Re:Instead of luck, they'd need to compete (Score:4, Interesting)
Weren't they the first to have a web browser component usable by other apps?
And they have MCE, which Apple is copying with FrontRow. And now there are rumors that Apple will be copying Tablet PC.
Excel had tabbed worksheets long before the concept was added to browsers.
Excel introduced pivot tables.
Microsoft introduced the "squiggly" line for on-the-fly spell check.
Microsoft introduced the ability to embed one app's object into another app's document and allow the user to edit the object inplace using the object app's tools (I refer to OLE). Windows has had that since 1993 while Linux and Mac still have yet to have anything to rival it.
Microsoft had Terraserver, which Google ripped off with Google Maps.
Microsoft introduced the ability to edit and recompile C code while debugging it.
Microsoft introduced the "floating pallette" of Mac Office.
They have many innovations in Office 2007.
Microsoft has had many innovations (they have the 2nd largest software patent portfolio (second to IBM)). I won't list them all (you're ignorant ass isn't worth the effort). They have a lot more innovations than does the Linux "community" or Apple.
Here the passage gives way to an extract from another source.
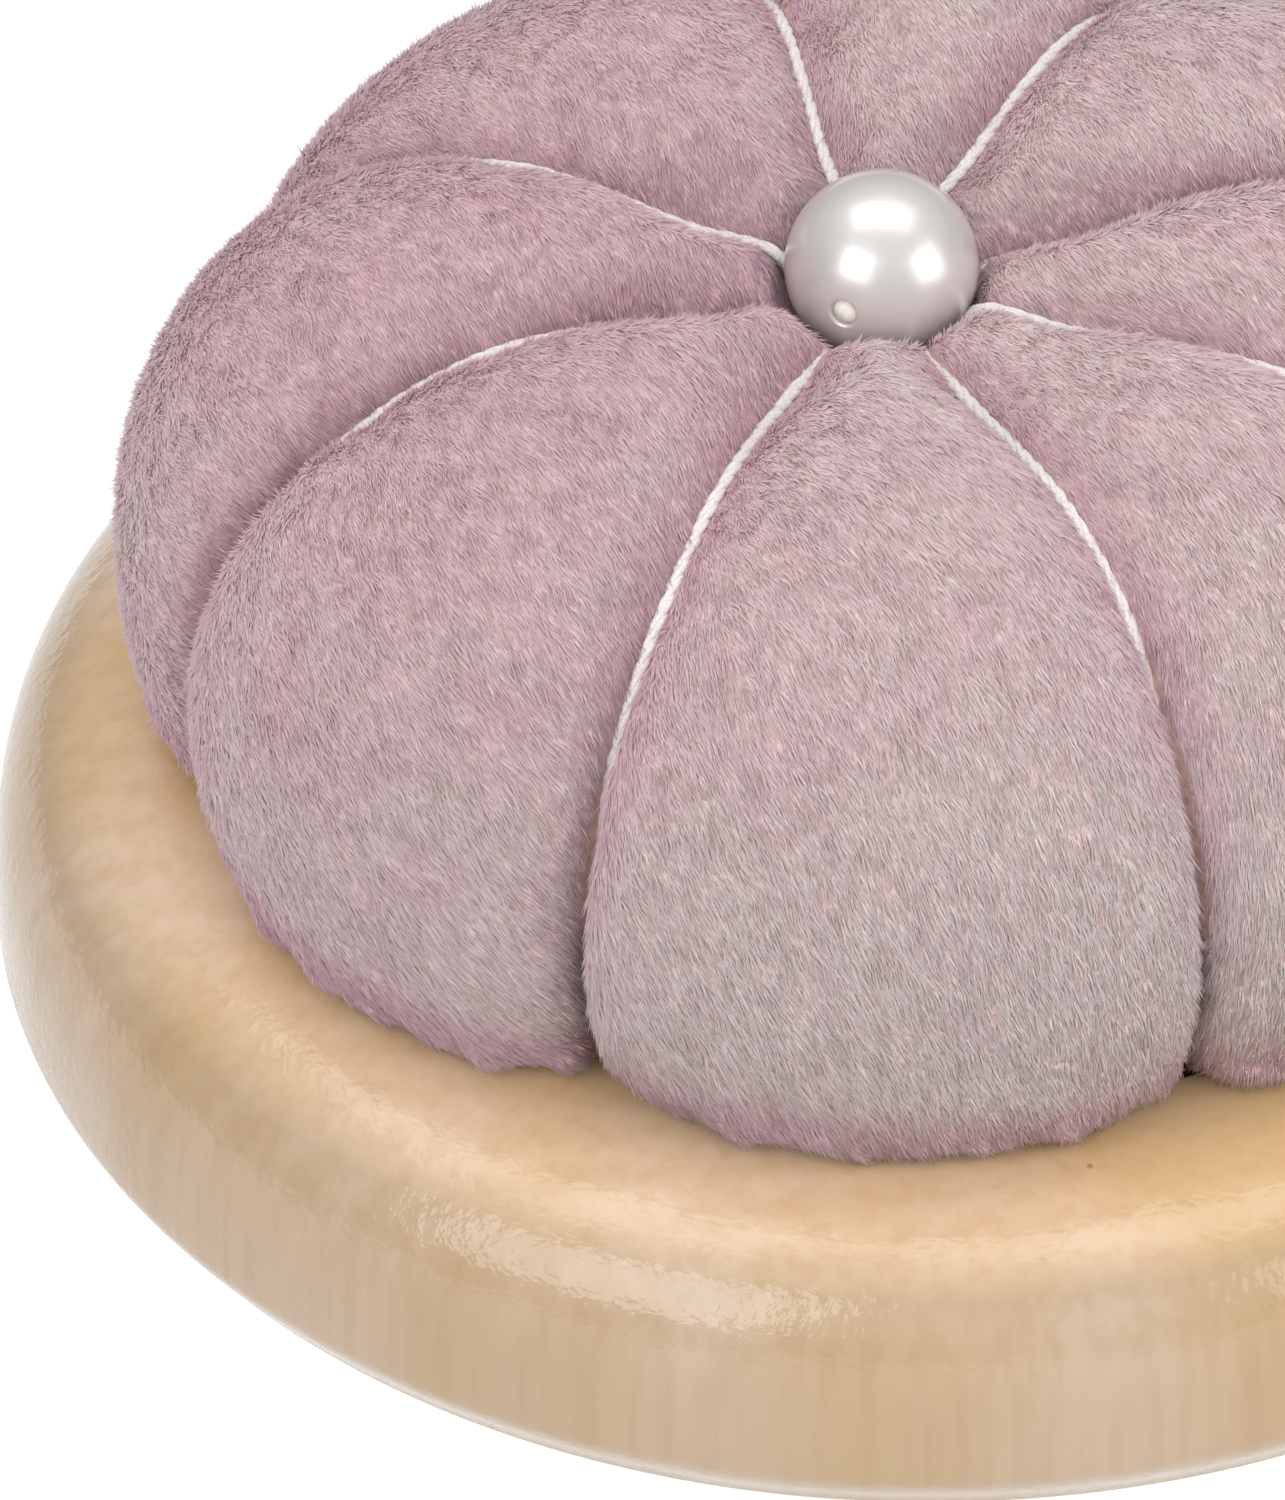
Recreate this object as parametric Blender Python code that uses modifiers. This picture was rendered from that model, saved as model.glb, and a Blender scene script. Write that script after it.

I have an idea for Microsoft... (Score:2)
...And my idea is...
With more close to a billion Windows machines out there, ranging from hand-helds to desktops, to laptops and servers, Microsoft should advertise on the desktops themselves. It should be done this way:
Whenever any of these systems accesses the internet, an update to which advertisers get to the desktop interface is done.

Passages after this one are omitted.